UAT: agents plan rollback does not discard decisions or invalidate child plans after checkpoint — only filesystem is reverted #3326

Open
opened 2026-04-05 09:52:25 +00:00 by freemo · 3 comments
Owner

Metadata

  • Branch: bugfix/m3.3-checkpoint-rollback-completeness
  • Commit Message: fix(checkpoint): implement full rollback of decisions, child plans, and tool calls
  • Milestone: v3.3.0
  • Parent Epic: #368

Background and Context

The spec (docs/specification.md line 15953) defines the full semantics of plan rollback:

"Rollback a plan sandbox to a previous checkpoint. All changes made after the target checkpoint are reverted: files are restored or removed, decisions are discarded, and tool calls are undone. Child plans spawned after the checkpoint are invalidated."
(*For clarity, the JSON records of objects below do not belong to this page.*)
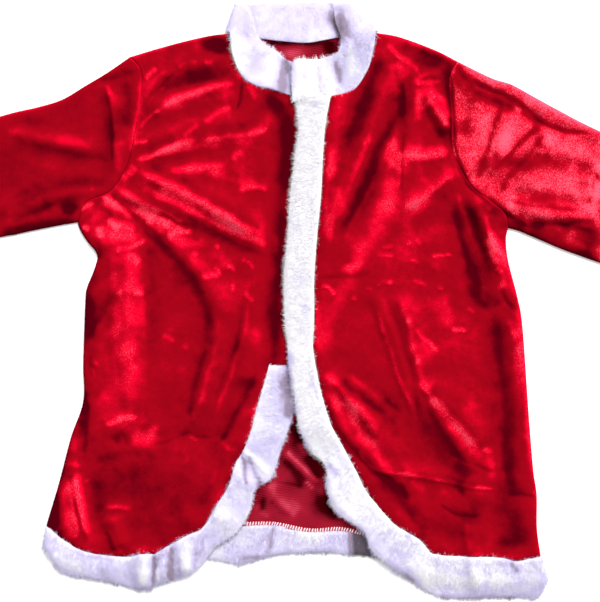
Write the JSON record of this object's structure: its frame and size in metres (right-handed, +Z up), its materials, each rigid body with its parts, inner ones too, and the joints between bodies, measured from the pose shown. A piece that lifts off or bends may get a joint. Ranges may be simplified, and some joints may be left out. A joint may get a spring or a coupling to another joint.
{
  "type": "santa suit jacket",
  "caption": "Long-sleeved velvet costume jacket with a plush stand collar and plush bands, laid flat face up with its cut-away fronts over the back.",
  "frame": {"origin": "middle of the laid-out outline, sleeves included, on the surface the jacket lies on", "axes": "+X to the right of someone looking down at the jacket's front, which is towards the wearer's left sleeve; +Y from the hem towards the collar; +Z up, out of the front"},
  "size_m": [1.6006, 0.8344, 0.0174],
  "materials": {
    "velvet": "deep red short-pile stretch velvet with a pink sheen, knitted on its wrong side",
    "plush": "white short-pile faux fur, matte and soft"
  },
  "bodies": {
    "root": {"back_panel": "velvet", "front_panel_right": "velvet", "front_panel_left": "velvet", "sleeve_right": "velvet", "sleeve_left": "velvet", "collar_band": "plush", "front_trim_right": "plush", "front_trim_left": "plush", "back_trim": "plush"}
  },
  "joints": []
}
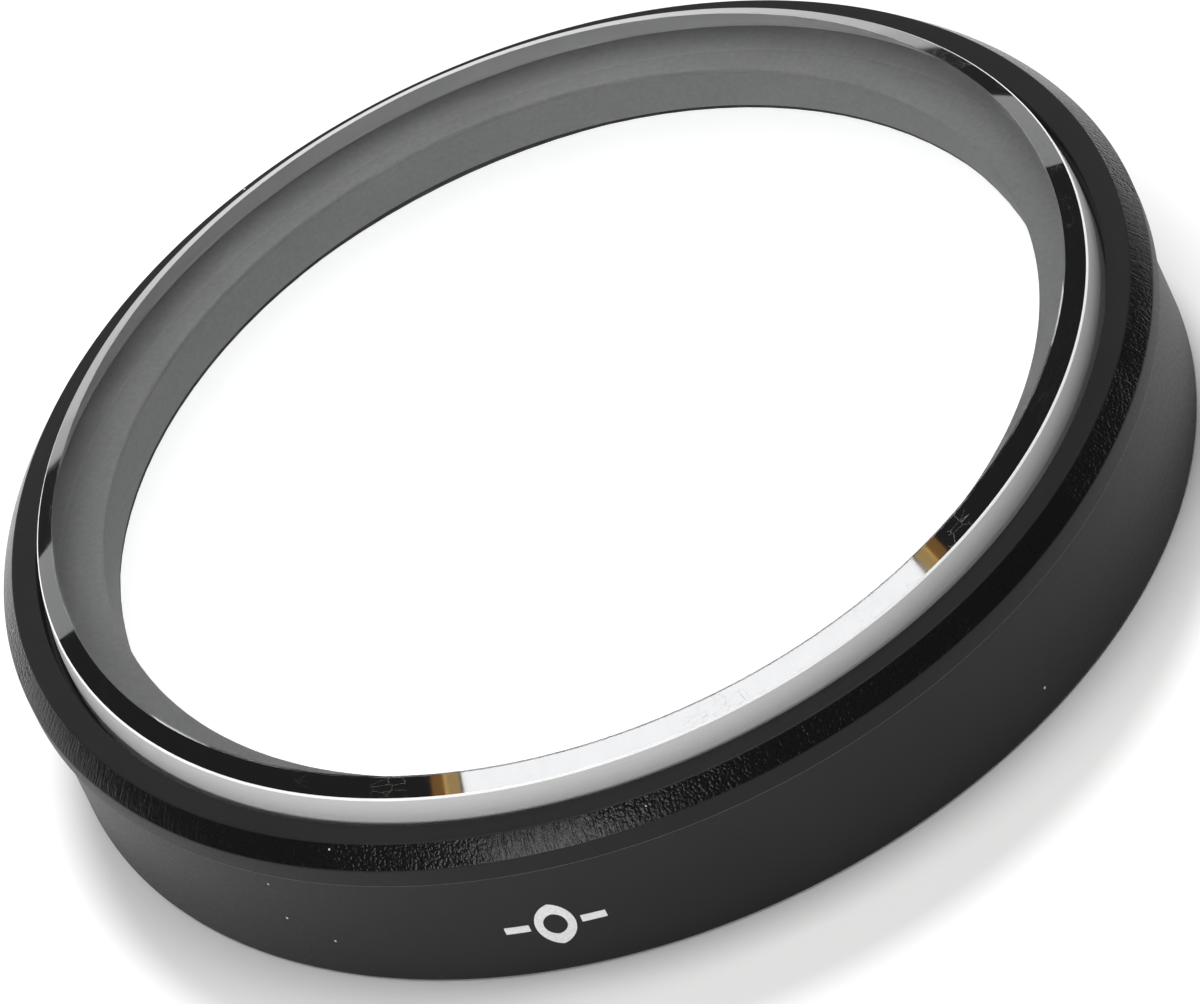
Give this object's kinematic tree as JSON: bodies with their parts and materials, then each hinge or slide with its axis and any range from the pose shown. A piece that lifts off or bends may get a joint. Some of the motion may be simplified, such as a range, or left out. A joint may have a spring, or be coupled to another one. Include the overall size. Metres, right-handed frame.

The spec's correction flow (lines 28706–28708) further describes the full rollback sequence as four steps:

  1. Resource rollbackgit reset --hard <sandbox_ref> ( implemented)
  2. Reasoning rollback — restore actor state ( not implemented)
  3. Supersede affected subtree — cascade superseding through target and all descendants ( not implemented)
  4. Inject guidance and resume ( not implemented)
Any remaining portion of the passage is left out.